Hi SannePanne, Merry Christmas. I think what you're describing is pretty normal behaviour, which is not to say it's not really difficult. We have similar issues, though with a slightly bigger age gap - boy of just over 3 and girl of 7 months. I don't think there's a magic answer but here are a couple of thoughts. You could try putting the baby down more - maybe you need a mat in the room/s you are in most if you don't have one already. Be really clear about what's not acceptable - eg any pinching or biting of baby earns 2 mins on step or equivalent. I think 10 mins is too long. Try a reward chart for positive behaviour - eg being gentle with baby - and the reward could be something special you do one to one. Think of times of day that are particular hotspots - for me it's often bedtime - and try to reorganise that time to give your toddler special time. Try to encourage your toddler to join in games that make the baby laugh - 'oh look, she thinks you're so funny', 'she thinks you're such a great big sister', 'i think she wishes she could dance like you' etc. Also remember that you're not a miracle worker - I think some of this stuff is inevitable and hopefully she'll just grow out of it (that's what I'm hoping anyway). I'll be really interested to see what others say.

Merry Christmas to you too, edanna and thanks for the feedback.
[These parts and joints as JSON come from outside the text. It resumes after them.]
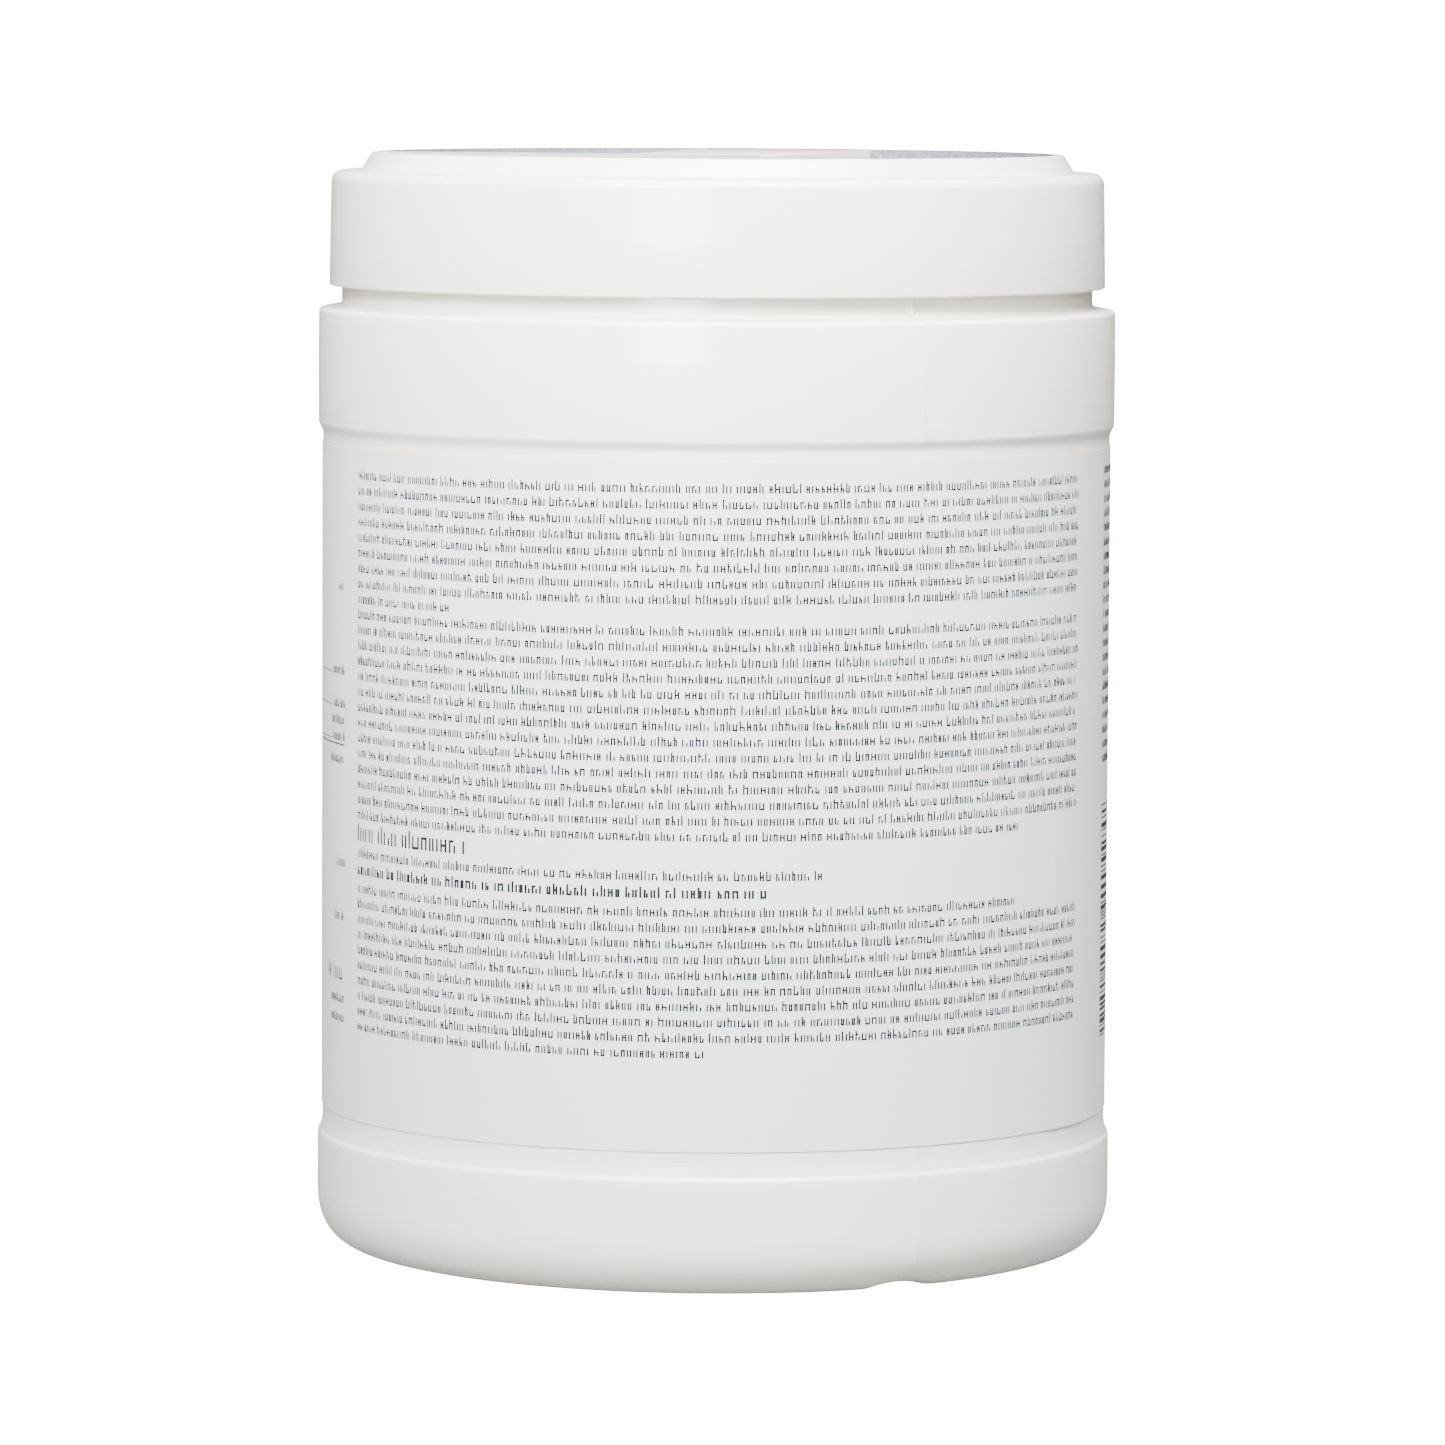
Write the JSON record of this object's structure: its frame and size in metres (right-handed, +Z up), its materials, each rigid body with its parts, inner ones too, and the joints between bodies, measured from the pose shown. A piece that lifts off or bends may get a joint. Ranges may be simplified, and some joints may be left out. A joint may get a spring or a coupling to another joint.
{
  "type": "wipes canister",
  "caption": "Large round white canister of pre-moistened wipes with a wrap label, a screw lid and a strap-shaped flip cap over its dispensing hole.",
  "frame": {"origin": "middle of the plane that the canister stands on", "axes": "+Z up along the canister's axis, -Y towards the small print, +X towards the label's seam"},
  "size_m": [0.134, 0.134, 0.1843],
  "materials": {
    "jar_plastic": "satin blow-moulded polyethylene, warm white",
    "lid_plastic": "satin injection-moulded polypropylene, warm white",
    "label_film": "smooth cool white printed film, low gloss",
    "wipes": "wet non-woven, fine fibre",
    "foil": "satin foil"
  },
  "bodies": {
    "jar": {"canister_body": "jar_plastic", "wrap_label": "label_film", "wipes_roll": "wipes", "inner_seal": "foil"},
    "lid": {"screw_lid": "lid_plastic"},
    "cap": {"flip_cap": "lid_plastic"}
  },
  "joints": [
    {"name": "lid_lift", "type": "slide", "parent": "jar", "child": "lid", "axis": [0, 0, 1], "range_m": [0, 0.05]},
    {"name": "cap_hinge", "type": "hinge", "parent": "lid", "child": "cap", "pos_m": [-0.00462, -0.02033, 0.1843], "axis": [0.9751, -0.2215, 0], "range_deg": [0, 150]}
  ]
}
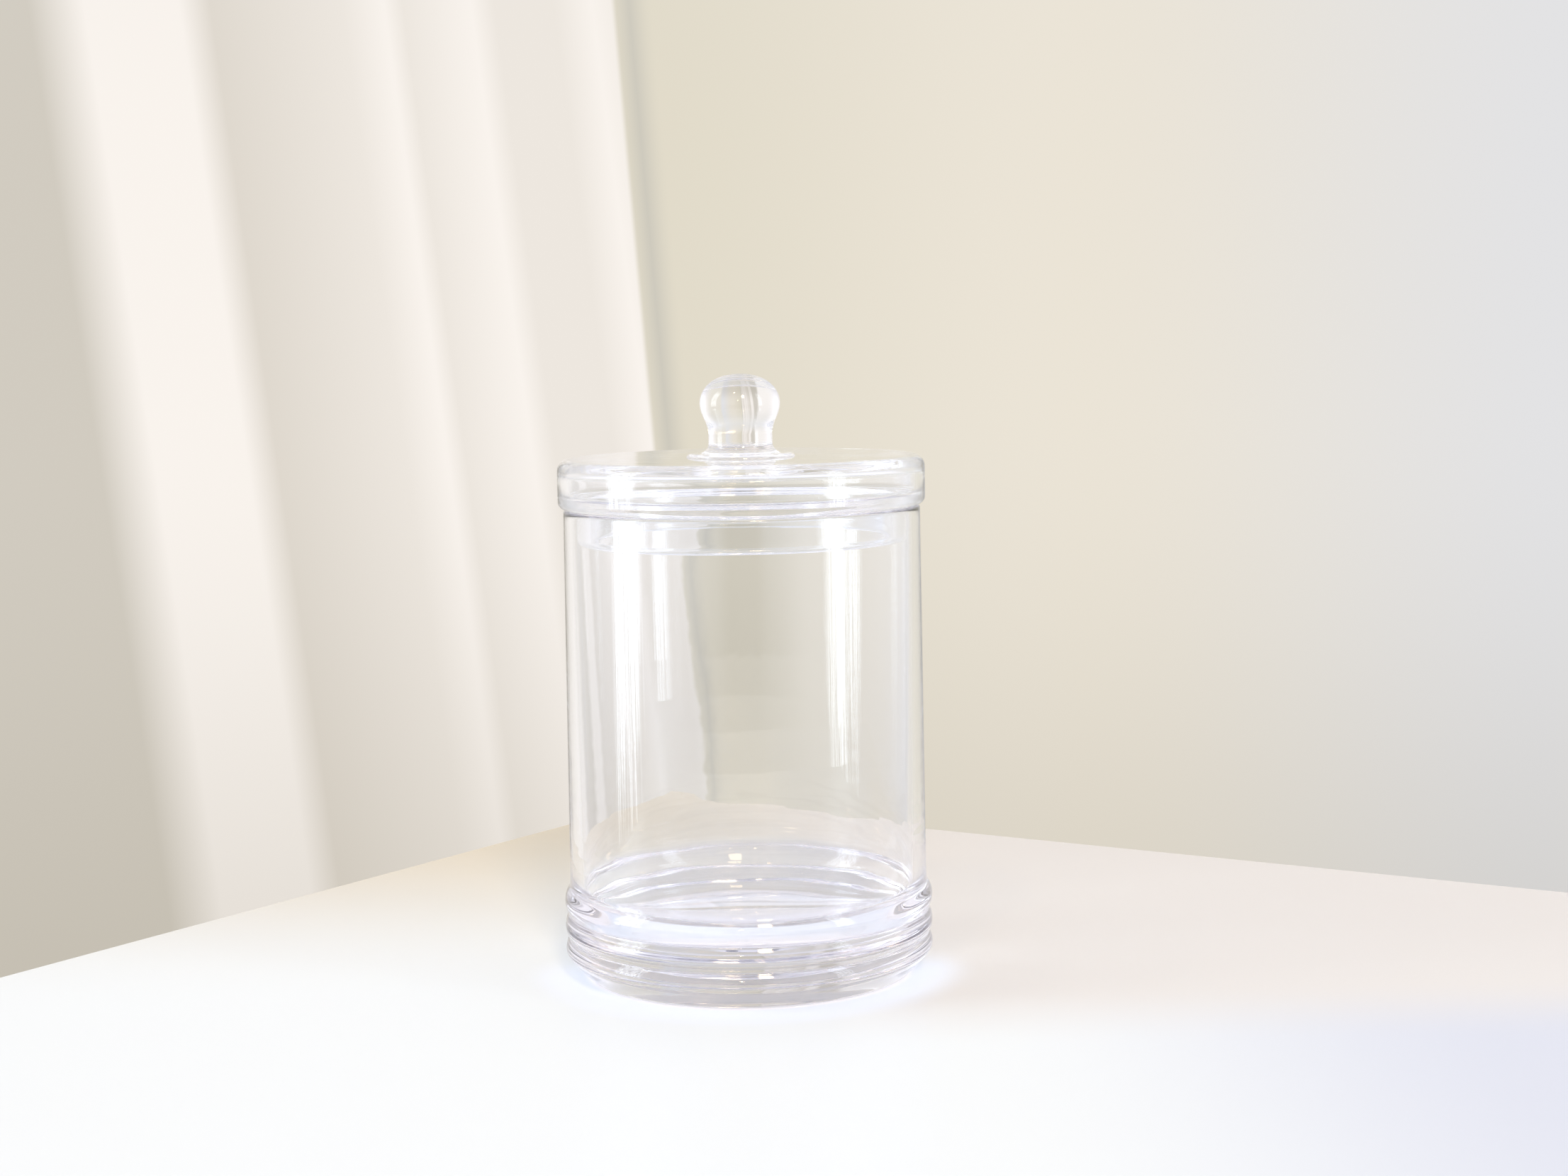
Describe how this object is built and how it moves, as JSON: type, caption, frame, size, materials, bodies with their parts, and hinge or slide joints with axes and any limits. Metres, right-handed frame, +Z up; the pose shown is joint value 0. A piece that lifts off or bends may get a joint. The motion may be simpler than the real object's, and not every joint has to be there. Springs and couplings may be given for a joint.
{
  "type": "empty candle jar with knob lid",
  "caption": "Clear glass candle jar with bead rings round a thick base and a hollow lift-off plug lid with a solid glass knob.",
  "frame": {"origin": "middle of the foot's flat ring, on the surface that the jar stands on", "axes": "+Z up along the jar's axis, towards the knob; the jar is round, so +X and +Y have no front"},
  "size_m": [0.1044, 0.1044, 0.1691],
  "materials": {
    "jar_glass": "clear glass, fire polished, faintly wavy inside",
    "lid_glass": "clear glass, faint cold blue in the thick edges",
    "knob_glass": "clear solid glass, fire polished"
  },
  "bodies": {
    "jar": {"jar": "jar_glass"},
    "lid": {"lid": "lid_glass", "knob_collar": "knob_glass", "knob": "knob_glass"}
  },
  "joints": [
    {"name": "lid_lift", "type": "slide", "parent": "jar", "child": "lid", "axis": [0, 0, 1], "range_m": [0, 0.12]}
  ]
}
Can't wait till our baby starts sitting by herself, it'll be much easier to put her down without needing a bouncy seat or putting her on her tummy which she gets fed up with quite quickly.


As for correcting the bad behaviour - 2 minutes on the stairs don't seem to impress her much but 10 minutes in her room don't seem THAT much better (she does get upset but her behaviour doesn't improve much) and I don't actually like running the risk that she may get a negative association with her own bedroom. It's probably more like 5 minutes she spends there, I don't actually count but it's longer than I would put her on the stairs (I take my time to wash bottles when I do put her in her room :-$).


Reward charts - was talking about that idea with my husband today. I agree they could work but am a bit worried that she may think good behaviour must always be rewarded with something. Have you or has anyone else had that experience?


The answer must lie in redirecting (which I could be better at), lots of positive attention (which I do give) and time. Can't wait to read other tips/experiences!

I have a friend who did a reward chart with her little girl. Being nice to her baby sister was just one thing on there, along with getting dressed without a fuss etc, so it's not all about the baby. And I think it's been pretty successful. I haven't done it myself yet because we've been doing rewards for potty training and didn't want more than one reward system on the go. I don't think you need to worry about always expecting a reward - I think the idea is that eventually the good behaviour becomes the norm and the rewards are forgotten naturally. Certainly that's how it's worked for us with potty training. And the reward doesn't necessarily have to cost anything. If you do decide to try it I'd be really interested to hear how it goes.
That makes sense edanna, when we potty trained M in October we initially gave her an M&M for each pee and after a while she forgot about them. When she did remember we said that they were only for poos and now she doesn't ask anymore.